"You can never really blame anybody for wanting to make money," my grandfather once told me. That was right after I angrily hung up on a telemarketer.
For some reason, that stuck with me. It's fine to feel however you like about telemarketing, but I think the more important part of what he said had to do with realizing what motivates people.
Perhaps that shaped how I think about compensation. To get people to do the best job they can, their compensation needs to be aligned as closely as possible with motivating them to do exactly that. It seems so simple, but when we look around the digital marketing industry, we see plenty of examples of people and companies who are asked to do one thing, but are compensated for another.
A great example is agency compensation. If your digital agency buys media, some clients want to compensate the agency based on a percentage of media spend. More often than not, this compensation method isn't aligned with what the client really wants to do, which is to figure out how to apply digital marketing solutions to business problems. What it leads to is an agency predisposition toward recommending a media campaign as a solution to every problem. After all, when you're holding a hammer, every problem begins to look like a nail.
Even if your agency buys media, though, you have to admit that spending more on advertising can't solve every problem. Sometimes the solution to a problem involves no media spend whatsoever. In those cases, how can a client expect an agency that is compensated on a percentage of media spending to come up with the right solution?
Given all of this, you might think I'm a fan of performance-based agency compensation. If there was a realistic way to directly tie together performance and compensation, I would be. But more often than not, what many clients call "performance-based compensation" forces agencies to take responsibility for things over which they have little or no control. Usually, a client will compensate an agency based on the number of incremental sales or leads they receive as a direct result of the agency's work.
There are two problems here. The first is that many clients have a fairly narrow interpretation of "incremental." Often, credit isn't given for latent conversions or for any conversions that don't come as the result of an immediate click on a banner ad.

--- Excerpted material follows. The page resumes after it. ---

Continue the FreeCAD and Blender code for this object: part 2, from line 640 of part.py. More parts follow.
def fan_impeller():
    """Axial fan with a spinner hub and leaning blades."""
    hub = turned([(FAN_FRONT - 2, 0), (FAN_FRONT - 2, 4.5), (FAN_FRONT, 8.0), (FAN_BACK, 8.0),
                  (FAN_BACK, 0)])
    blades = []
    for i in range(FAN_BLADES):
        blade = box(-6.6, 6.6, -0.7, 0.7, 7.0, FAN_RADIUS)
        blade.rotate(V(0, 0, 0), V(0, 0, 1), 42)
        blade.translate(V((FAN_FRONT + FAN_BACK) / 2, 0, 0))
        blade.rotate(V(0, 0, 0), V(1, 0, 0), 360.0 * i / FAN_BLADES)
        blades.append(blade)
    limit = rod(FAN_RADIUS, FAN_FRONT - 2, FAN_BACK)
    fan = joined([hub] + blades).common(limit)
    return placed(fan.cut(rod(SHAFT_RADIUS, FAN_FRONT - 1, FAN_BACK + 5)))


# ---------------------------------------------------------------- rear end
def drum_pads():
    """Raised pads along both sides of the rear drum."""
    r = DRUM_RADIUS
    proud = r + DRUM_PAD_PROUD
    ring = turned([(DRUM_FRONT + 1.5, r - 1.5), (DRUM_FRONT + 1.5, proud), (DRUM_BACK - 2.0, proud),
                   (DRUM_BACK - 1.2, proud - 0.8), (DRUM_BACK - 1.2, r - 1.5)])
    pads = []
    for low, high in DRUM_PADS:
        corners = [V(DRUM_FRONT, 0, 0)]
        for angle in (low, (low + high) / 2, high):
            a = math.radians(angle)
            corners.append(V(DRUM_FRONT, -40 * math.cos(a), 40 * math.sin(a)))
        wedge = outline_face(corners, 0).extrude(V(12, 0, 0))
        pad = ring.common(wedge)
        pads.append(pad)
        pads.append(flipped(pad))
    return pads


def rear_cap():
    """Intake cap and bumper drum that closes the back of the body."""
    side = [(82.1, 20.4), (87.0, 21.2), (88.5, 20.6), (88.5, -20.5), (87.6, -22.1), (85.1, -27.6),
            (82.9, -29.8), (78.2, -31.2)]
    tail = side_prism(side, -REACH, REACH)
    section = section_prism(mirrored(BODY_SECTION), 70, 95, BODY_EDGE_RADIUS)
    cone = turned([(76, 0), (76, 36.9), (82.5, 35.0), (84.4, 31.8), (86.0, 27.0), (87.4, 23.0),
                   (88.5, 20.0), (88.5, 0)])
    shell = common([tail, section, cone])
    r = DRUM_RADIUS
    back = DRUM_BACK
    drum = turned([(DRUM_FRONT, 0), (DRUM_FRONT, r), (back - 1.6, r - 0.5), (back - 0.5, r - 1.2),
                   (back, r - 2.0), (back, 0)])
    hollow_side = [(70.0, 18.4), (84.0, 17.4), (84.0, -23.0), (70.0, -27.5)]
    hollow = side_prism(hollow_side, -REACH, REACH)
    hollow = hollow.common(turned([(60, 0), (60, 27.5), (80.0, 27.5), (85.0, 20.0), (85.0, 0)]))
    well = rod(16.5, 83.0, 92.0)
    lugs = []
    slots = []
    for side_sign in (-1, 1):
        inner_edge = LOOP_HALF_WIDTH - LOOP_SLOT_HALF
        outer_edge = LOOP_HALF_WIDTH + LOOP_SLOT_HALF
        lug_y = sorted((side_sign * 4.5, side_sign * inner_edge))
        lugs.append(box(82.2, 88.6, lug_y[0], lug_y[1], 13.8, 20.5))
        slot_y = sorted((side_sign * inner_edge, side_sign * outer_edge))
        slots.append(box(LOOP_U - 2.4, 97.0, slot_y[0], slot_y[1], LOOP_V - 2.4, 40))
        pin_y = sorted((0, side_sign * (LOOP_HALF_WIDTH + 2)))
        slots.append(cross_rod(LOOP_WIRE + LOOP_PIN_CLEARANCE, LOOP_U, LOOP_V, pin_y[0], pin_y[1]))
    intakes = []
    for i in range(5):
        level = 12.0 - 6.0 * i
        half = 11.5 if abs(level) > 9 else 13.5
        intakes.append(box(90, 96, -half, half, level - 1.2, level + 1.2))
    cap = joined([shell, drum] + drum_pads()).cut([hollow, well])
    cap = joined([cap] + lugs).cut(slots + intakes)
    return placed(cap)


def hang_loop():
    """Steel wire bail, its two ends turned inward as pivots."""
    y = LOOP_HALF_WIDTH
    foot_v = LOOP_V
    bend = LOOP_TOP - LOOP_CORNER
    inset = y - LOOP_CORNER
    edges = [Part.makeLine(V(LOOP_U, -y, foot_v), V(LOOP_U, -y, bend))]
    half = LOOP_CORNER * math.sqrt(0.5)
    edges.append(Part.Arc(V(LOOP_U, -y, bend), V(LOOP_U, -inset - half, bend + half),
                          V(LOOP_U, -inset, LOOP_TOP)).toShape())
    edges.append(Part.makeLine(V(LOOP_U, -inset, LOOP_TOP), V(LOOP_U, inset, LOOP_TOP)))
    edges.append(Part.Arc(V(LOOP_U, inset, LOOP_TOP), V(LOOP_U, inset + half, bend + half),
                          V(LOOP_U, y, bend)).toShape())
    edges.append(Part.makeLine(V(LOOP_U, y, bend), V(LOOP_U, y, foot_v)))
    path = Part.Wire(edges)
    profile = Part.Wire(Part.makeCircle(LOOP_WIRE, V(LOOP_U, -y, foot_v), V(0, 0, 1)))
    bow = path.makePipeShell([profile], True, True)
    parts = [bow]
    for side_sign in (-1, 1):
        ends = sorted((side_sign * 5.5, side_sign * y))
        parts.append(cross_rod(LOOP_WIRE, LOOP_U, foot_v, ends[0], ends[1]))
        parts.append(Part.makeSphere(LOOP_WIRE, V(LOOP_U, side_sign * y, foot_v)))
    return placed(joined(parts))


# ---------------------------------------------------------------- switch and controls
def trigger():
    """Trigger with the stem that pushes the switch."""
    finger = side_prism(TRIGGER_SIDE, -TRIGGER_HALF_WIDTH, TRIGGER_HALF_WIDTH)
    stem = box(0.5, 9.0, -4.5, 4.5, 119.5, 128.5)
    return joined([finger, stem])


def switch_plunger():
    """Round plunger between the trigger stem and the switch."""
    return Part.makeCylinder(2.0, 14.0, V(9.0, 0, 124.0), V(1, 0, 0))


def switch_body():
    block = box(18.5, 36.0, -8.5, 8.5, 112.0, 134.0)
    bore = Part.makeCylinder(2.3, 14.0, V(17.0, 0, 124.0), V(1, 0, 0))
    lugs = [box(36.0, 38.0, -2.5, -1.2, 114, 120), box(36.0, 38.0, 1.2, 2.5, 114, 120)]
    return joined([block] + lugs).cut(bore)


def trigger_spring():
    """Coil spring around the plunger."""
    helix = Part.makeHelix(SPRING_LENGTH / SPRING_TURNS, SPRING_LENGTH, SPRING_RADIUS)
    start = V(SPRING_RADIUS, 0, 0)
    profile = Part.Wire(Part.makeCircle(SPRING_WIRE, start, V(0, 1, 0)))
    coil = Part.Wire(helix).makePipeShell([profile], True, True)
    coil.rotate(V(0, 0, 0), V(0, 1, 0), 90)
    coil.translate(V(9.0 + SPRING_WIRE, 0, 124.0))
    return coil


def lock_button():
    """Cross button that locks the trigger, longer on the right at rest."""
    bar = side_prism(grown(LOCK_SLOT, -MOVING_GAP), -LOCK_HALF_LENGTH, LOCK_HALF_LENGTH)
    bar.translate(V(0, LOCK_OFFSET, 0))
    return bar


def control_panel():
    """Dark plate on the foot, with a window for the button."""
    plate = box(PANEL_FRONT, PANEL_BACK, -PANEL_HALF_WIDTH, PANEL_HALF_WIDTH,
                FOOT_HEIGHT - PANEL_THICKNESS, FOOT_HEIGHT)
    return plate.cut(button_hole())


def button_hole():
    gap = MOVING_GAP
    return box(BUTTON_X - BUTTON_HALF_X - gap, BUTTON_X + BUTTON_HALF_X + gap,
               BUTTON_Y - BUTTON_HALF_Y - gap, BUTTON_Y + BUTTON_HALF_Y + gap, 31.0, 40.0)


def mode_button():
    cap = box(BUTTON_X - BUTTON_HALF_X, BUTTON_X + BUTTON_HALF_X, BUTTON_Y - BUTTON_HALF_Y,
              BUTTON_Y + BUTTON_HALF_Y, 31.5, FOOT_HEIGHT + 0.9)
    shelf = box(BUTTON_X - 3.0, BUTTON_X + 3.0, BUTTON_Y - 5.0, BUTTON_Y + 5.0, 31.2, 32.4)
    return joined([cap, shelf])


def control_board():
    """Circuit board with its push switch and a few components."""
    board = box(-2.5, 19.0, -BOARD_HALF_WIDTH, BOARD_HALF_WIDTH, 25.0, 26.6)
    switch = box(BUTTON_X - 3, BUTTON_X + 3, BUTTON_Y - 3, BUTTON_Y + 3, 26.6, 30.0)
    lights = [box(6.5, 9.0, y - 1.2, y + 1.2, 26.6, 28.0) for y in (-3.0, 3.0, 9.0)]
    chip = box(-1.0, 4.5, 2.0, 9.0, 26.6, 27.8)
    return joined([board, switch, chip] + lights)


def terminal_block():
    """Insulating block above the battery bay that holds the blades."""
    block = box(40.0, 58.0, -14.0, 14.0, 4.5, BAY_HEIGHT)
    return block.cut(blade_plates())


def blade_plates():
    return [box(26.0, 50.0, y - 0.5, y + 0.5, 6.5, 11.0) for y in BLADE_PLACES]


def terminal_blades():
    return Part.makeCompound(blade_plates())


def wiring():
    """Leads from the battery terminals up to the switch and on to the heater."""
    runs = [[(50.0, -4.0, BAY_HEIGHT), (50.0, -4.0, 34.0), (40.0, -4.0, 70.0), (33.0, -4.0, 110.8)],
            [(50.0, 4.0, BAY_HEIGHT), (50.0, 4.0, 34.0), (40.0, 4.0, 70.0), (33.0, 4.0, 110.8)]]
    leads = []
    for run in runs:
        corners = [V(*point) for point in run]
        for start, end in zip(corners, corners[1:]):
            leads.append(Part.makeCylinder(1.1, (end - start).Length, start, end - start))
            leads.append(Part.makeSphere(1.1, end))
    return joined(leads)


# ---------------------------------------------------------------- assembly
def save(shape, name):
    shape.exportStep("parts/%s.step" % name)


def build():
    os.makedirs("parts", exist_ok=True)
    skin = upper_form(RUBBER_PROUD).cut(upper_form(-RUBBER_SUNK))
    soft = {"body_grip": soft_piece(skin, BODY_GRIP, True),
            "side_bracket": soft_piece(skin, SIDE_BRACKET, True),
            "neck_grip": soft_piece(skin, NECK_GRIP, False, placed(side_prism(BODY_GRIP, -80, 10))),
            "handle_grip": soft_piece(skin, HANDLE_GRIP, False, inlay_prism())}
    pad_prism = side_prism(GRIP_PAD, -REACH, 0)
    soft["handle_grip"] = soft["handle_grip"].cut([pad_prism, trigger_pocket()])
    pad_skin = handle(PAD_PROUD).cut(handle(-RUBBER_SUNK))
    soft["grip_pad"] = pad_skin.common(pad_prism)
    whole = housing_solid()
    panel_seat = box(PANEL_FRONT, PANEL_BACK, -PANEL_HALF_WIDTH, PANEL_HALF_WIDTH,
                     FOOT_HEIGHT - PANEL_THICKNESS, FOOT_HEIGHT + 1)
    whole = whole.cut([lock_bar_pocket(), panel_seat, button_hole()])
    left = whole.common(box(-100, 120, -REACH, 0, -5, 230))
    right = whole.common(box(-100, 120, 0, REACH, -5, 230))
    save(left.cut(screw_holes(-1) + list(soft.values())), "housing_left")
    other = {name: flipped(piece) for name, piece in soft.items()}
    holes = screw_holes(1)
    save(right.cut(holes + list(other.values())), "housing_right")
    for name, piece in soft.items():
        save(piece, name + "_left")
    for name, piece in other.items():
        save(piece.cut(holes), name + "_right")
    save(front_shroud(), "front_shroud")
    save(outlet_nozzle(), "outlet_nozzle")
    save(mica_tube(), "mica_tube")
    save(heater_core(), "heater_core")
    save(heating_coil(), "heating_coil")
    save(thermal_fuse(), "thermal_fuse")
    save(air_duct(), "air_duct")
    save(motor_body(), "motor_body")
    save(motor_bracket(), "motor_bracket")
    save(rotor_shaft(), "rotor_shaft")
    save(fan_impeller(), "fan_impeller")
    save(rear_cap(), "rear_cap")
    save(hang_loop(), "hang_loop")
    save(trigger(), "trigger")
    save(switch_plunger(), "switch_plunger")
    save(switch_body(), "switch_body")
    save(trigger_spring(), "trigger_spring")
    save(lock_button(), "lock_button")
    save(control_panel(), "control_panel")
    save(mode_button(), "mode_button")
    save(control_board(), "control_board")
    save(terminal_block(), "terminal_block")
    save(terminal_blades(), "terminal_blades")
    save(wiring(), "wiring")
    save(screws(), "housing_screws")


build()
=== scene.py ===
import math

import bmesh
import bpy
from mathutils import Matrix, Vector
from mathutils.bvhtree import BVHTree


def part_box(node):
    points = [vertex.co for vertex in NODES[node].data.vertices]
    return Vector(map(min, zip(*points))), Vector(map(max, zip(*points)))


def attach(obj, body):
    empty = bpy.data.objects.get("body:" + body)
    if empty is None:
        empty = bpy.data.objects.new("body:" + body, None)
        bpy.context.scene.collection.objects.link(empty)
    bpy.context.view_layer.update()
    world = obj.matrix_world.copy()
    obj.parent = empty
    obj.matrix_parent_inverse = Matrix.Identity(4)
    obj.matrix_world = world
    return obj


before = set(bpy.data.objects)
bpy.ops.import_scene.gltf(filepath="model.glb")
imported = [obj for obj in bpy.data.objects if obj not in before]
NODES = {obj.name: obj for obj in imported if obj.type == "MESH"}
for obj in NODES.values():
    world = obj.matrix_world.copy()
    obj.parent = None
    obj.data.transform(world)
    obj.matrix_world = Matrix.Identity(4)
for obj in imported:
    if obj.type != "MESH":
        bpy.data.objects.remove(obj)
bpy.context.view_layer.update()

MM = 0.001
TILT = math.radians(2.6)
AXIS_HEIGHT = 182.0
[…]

The second problem is much bigger. In many cases, clients who compensate in this way don't like to make adjustments to how leads or sales are processed. An agency might feel strongly that making an adjustment to a landing page or a form might increase conversion rates, but this is entirely outside the agency's realm of control.
There are two other popular models for agency compensation: project fees and retainer fees. To me, these seem more aligned with the notion of getting digital agencies to apply digital technology to solve business problems. However, if you're the type of client that likes to have an agency think about your business on a nearly constant basis, smaller project fees might keep the agency focused on a smaller piece of the business without thinking about the bigger picture.
This leaves us with retainer fees. Not surprisingly, this isn't always the most popular model for clients, as it conjures up images of overpaid executives padding timesheets. However, if you want to encourage an agency to have its A-team spend a lot of time thinking about how to solve business problems, this is the way to ensure that happens.
Of course, many have experimented with hybrid compensation models, blending some or all of the models I've discussed here. I do like the idea of this, as a retainer with a performance-based kicker can help make sure that an agency puts the right people on the business and covers the labor costs of the team it has invested in -- and it can help keep that team motivated and moving initiatives forward.